An opossum typically does little damage to property. These nuisance pests may dig in gardens and lawns at night while searching for insects or sift through garbage. They also leave smelly and unsightly feces behind, may cause several diseases and are a potential source of fleas.
The pests reproduce quickly, as they may produce two litters of 10 or more babies each year. As skilled explorers and tree climbers, opossums often reside in attics or garages. These animals can even climb over and squeeze under fencing. However, only mothers with young tend to stay in one place for more than a few days.
How Can You Get Rid of Them?
Before taking control measures, check local regulations, as opossums might be protected. If you aren’t sure of the infesting pest or that you can humanely remove it, we always recommend contacting your local wildlife removal office for an inspection and removal plan.
Signs of an Opossum Problem
Homeowners most often notice opossums when they encounter them, often around garbage cans or in attics. They are known to damage lawns too when digging for grubs.
Behavior, Diet & Habits
Where do they live?
Typically, the opossum prefers to establish a home within existing structures, like hollow logs, garages, under buildings, inside burrows and even squirrels’ nests in trees. It prefers establishing residence close to a food source for an easy commute.
What do they eat?
The opossum is an omnivore, so it’s not picky. Just about anything the marsupial can find to consume will make for a meal—fruits, grass, insects, ticks, mammals, birds, fish, and carrion.

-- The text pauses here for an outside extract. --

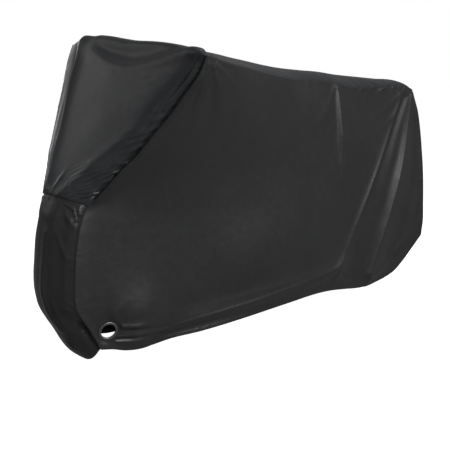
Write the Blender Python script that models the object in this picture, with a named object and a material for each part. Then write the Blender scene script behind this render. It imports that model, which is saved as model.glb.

The opossum (Didelphis virginiana) is the only marsupial in North America and is a relative of the kangaroo. The most notable similarity of these family members is the female’s abdominal pouch, designed for carrying and nurturing young. Unlike its relative, though, the opossum is a sluggish animal with the ability to produce a repulsive smell.
Reproduction & Life Cycle
Opossums are not community creatures. Typically, they reproduce one time per year but can have two litters, resulting in about seven offspring each. The count can go as high as 13 in a litter, though. Gestation lasts only 13 days, and newborns are only the size of small bumble bees and partially developed. The young will nurse in the mother’s pouch for the next three months as they further develop and mature.